Anyway I've started a new job and have been getting a new train to work. Theres been a guy who gets the same train as me, and the past couple of days, we've made eye contact a bit, and I find him quite good looking so I suppose he may have caught me looking at him a few times. I thought about him when I went home yesterday, and this morning I purposely got on the same carriage as him and stood near him :( honestly i never intended on starting a conversation with him though, i just wanted to look at my eye candy.
He started speaking to me and he ended up asking me out for drinks. Instead of saying the truth and saying I am not single, and I've got a serious bf of 6 years. I said 'Let me think about it.' In truth, I was so flattered to be asked out. I've never been on a date with anyone except my boyfriend, and to have an attractive and (older) guy ask me out was a big confidence boost. Also, I am embarrassed to say, but I didn't want him to know I had a bf. Part of me really wanted to go out with him.

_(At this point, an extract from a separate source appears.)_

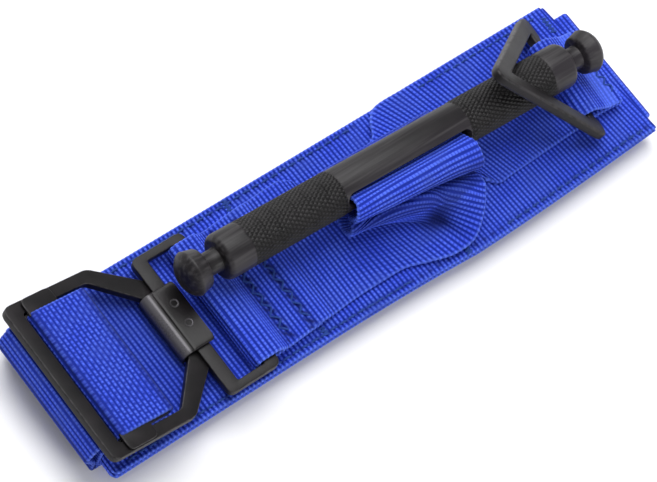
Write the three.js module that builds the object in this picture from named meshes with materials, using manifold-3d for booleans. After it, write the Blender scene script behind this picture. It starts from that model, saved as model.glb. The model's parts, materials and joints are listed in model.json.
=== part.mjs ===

I ended up saying I was in a complicated relationship and so I wasn't technically single (lie). The train stopped and I think he wanted my answer on the train home at the end of the day. All day I felt so sick and guilty for what I had done :( I really did not want to see this guy and got a later train home on purpose to avoid him. I didn't see him on the way home and part of me was relieved, however part of me was also disappointed, as I thought he can't be that keen if he didn't wait around for a bit. I know, I'm an awful person :(
If I'm happy with my bf, why would I get so flustered about being asked out? Surely any normal person would straightaway say no :( but I did feel guilty and I know if I did see him on the way home I would have deffo said no, i would never physically cheat on my bf. Although I have emotionally cheated?
Since I have got home, this guy is on my mind. I've imagined what it would be like to be single and to be able to say yes to him. I just don't know what to feel :( my bf is the sweetest guy, is this attraction towards a stranger just a blip? I know I could never find anyone more compatiable to me than my bf, but obviously my lack of sexual passion to him is making me look at other men.
Advice? Thoughts?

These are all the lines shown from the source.